» **TASK TO COMPLETE**: Write each line out exactly, leaving none out.

» **INFORMATION SUPPLIED**:
★ ★ ★ ★

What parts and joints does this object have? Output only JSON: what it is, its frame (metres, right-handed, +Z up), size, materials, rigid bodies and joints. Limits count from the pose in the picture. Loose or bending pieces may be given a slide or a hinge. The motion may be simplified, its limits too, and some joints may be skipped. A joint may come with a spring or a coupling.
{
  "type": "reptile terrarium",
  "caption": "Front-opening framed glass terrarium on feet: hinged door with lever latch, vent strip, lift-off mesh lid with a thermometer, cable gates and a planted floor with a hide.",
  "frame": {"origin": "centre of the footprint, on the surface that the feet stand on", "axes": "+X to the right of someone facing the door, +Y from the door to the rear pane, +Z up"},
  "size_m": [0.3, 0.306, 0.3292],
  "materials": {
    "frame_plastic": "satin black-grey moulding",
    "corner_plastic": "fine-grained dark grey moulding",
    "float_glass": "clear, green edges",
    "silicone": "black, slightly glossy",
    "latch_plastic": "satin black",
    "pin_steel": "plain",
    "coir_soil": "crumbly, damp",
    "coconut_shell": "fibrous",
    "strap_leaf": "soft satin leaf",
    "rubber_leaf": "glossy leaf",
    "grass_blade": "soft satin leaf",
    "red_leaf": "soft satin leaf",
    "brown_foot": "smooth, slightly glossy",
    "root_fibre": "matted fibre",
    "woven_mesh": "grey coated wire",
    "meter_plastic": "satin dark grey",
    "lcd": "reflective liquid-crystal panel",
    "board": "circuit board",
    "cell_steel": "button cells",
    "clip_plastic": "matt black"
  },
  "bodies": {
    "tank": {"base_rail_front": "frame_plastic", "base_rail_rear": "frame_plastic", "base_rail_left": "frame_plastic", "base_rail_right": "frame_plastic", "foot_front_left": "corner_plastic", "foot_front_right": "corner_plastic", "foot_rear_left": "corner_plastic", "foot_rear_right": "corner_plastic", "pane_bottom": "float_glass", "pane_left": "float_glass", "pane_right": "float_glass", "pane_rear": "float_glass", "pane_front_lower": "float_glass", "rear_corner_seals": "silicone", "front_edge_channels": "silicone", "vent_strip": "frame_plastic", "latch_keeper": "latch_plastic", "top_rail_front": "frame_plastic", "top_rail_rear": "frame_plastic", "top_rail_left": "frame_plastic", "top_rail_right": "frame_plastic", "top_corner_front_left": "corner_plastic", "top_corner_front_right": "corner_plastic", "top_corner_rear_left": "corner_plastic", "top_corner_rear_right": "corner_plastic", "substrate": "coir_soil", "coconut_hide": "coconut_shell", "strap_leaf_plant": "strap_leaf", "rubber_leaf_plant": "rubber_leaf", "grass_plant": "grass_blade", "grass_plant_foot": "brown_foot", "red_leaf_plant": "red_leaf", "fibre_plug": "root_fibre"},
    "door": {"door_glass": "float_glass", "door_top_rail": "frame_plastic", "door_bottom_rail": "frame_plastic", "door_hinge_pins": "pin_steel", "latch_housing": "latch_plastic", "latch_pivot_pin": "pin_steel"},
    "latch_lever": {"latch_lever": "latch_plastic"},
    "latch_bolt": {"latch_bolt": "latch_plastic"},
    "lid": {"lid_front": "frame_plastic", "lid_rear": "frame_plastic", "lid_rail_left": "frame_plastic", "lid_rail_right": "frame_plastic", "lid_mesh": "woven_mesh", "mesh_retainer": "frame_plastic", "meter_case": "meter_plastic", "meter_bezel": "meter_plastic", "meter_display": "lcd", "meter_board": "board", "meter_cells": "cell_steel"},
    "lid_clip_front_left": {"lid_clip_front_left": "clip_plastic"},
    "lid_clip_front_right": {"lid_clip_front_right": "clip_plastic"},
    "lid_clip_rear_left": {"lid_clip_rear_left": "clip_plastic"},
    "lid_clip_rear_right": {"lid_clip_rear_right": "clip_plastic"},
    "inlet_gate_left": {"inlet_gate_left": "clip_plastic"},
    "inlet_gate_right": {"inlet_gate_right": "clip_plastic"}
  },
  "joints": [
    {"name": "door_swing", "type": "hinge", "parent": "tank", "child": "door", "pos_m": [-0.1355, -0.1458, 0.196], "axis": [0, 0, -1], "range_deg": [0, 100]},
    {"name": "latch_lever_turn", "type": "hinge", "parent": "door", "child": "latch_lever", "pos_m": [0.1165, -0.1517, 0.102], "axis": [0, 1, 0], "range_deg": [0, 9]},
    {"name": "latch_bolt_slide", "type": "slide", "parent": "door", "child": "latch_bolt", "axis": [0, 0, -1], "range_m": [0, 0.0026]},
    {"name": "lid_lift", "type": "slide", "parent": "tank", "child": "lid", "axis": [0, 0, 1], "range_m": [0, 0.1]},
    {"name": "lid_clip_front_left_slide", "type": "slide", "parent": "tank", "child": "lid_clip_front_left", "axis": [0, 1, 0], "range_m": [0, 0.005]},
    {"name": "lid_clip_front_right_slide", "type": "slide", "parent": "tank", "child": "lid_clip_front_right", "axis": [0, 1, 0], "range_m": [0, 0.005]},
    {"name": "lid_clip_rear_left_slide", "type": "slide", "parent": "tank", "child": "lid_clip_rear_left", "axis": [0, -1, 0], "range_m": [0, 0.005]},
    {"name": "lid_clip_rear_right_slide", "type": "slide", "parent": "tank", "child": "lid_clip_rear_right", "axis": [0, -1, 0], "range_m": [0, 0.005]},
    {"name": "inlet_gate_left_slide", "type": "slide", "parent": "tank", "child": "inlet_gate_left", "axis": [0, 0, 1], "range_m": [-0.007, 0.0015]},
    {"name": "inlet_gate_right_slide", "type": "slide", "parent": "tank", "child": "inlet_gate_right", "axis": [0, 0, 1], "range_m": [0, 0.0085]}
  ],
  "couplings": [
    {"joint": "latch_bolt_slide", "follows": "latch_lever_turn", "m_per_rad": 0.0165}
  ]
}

★ ★ ★ ★

» **EXERCISE RESULT**:
What parts and joints does this object have? Output only JSON: what it is, its frame (metres, right-handed, +Z up), size, materials, rigid bodies and joints. Limits count from the pose in the picture. Loose or bending pieces may be given a slide or a hinge. The motion may be simplified, its limits too, and some joints may be skipped. A joint may come with a spring or a coupling.
{
  "type": "reptile terrarium",
  "caption": "Front-opening framed glass terrarium on feet: hinged door with lever latch, vent strip, lift-off mesh lid with a thermometer, cable gates and a planted floor with a hide.",
  "frame": {"origin": "centre of the footprint, on the surface that the feet stand on", "axes": "+X to the right of someone facing the door, +Y from the door to the rear pane, +Z up"},
  "size_m": [0.3, 0.306, 0.3292],
  "materials": {
    "frame_plastic": "satin black-grey moulding",
    "corner_plastic": "fine-grained dark grey moulding",
    "float_glass": "clear, green edges",
    "silicone": "black, slightly glossy",
    "latch_plastic": "satin black",
    "pin_steel": "plain",
    "coir_soil": "crumbly, damp",
    "coconut_shell": "fibrous",
    "strap_leaf": "soft satin leaf",
    "rubber_leaf": "glossy leaf",
    "grass_blade": "soft satin leaf",
    "red_leaf": "soft satin leaf",
    "brown_foot": "smooth, slightly glossy",
    "root_fibre": "matted fibre",
    "woven_mesh": "grey coated wire",
    "meter_plastic": "satin dark grey",
    "lcd": "reflective liquid-crystal panel",
    "board": "circuit board",
    "cell_steel": "button cells",
    "clip_plastic": "matt black"
  },
  "bodies": {
    "tank": {"base_rail_front": "frame_plastic", "base_rail_rear": "frame_plastic", "base_rail_left": "frame_plastic", "base_rail_right": "frame_plastic", "foot_front_left": "corner_plastic", "foot_front_right": "corner_plastic", "foot_rear_left": "corner_plastic", "foot_rear_right": "corner_plastic", "pane_bottom": "float_glass", "pane_left": "float_glass", "pane_right": "float_glass", "pane_rear": "float_glass", "pane_front_lower": "float_glass", "rear_corner_seals": "silicone", "front_edge_channels": "silicone", "vent_strip": "frame_plastic", "latch_keeper": "latch_plastic", "top_rail_front": "frame_plastic", "top_rail_rear": "frame_plastic", "top_rail_left": "frame_plastic", "top_rail_right": "frame_plastic", "top_corner_front_left": "corner_plastic", "top_corner_front_right": "corner_plastic", "top_corner_rear_left": "corner_plastic", "top_corner_rear_right": "corner_plastic", "substrate": "coir_soil", "coconut_hide": "coconut_shell", "strap_leaf_plant": "strap_leaf", "rubber_leaf_plant": "rubber_leaf", "grass_plant": "grass_blade", "grass_plant_foot": "brown_foot", "red_leaf_plant": "red_leaf", "fibre_plug": "root_fibre"},
    "door": {"door_glass": "float_glass", "door_top_rail": "frame_plastic", "door_bottom_rail": "frame_plastic", "door_hinge_pins": "pin_steel", "latch_housing": "latch_plastic", "latch_pivot_pin": "pin_steel"},
    "latch_lever": {"latch_lever": "latch_plastic"},
    "latch_bolt": {"latch_bolt": "latch_plastic"},
    "lid": {"lid_front": "frame_plastic", "lid_rear": "frame_plastic", "lid_rail_left": "frame_plastic", "lid_rail_right": "frame_plastic", "lid_mesh": "woven_mesh", "mesh_retainer": "frame_plastic", "meter_case": "meter_plastic", "meter_bezel": "meter_plastic", "meter_display": "lcd", "meter_board": "board", "meter_cells": "cell_steel"},
    "lid_clip_front_left": {"lid_clip_front_left": "clip_plastic"},
    "lid_clip_front_right": {"lid_clip_front_right": "clip_plastic"},
    "lid_clip_rear_left": {"lid_clip_rear_left": "clip_plastic"},
    "lid_clip_rear_right": {"lid_clip_rear_right": "clip_plastic"},
    "inlet_gate_left": {"inlet_gate_left": "clip_plastic"},
    "inlet_gate_right": {"inlet_gate_right": "clip_plastic"}
  },
  "joints": [
    {"name": "door_swing", "type": "hinge", "parent": "tank", "child": "door", "pos_m": [-0.1355, -0.1458, 0.196], "axis": [0, 0, -1], "range_deg": [0, 100]},
    {"name": "latch_lever_turn", "type": "hinge", "parent": "door", "child": "latch_lever", "pos_m": [0.1165, -0.1517, 0.102], "axis": [0, 1, 0], "range_deg": [0, 9]},
    {"name": "latch_bolt_slide", "type": "slide", "parent": "door", "child": "latch_bolt", "axis": [0, 0, -1], "range_m": [0, 0.0026]},
    {"name": "lid_lift", "type": "slide", "parent": "tank", "child": "lid", "axis": [0, 0, 1], "range_m": [0, 0.1]},
    {"name": "lid_clip_front_left_slide", "type": "slide", "parent": "tank", "child": "lid_clip_front_left", "axis": [0, 1, 0], "range_m": [0, 0.005]},
    {"name": "lid_clip_front_right_slide", "type": "slide", "parent": "tank", "child": "lid_clip_front_right", "axis": [0, 1, 0], "range_m": [0, 0.005]},
    {"name": "lid_clip_rear_left_slide", "type": "slide", "parent": "tank", "child": "lid_clip_rear_left", "axis": [0, -1, 0], "range_m": [0, 0.005]},
    {"name": "lid_clip_rear_right_slide", "type": "slide", "parent": "tank", "child": "lid_clip_rear_right", "axis": [0, -1, 0], "range_m": [0, 0.005]},
    {"name": "inlet_gate_left_slide", "type": "slide", "parent": "tank", "child": "inlet_gate_left", "axis": [0, 0, 1], "range_m": [-0.007, 0.0015]},
    {"name": "inlet_gate_right_slide", "type": "slide", "parent": "tank", "child": "inlet_gate_right", "axis": [0, 0, 1], "range_m": [0, 0.0085]}
  ],
  "couplings": [
    {"joint": "latch_bolt_slide", "follows": "latch_lever_turn", "m_per_rad": 0.0165}
  ]
}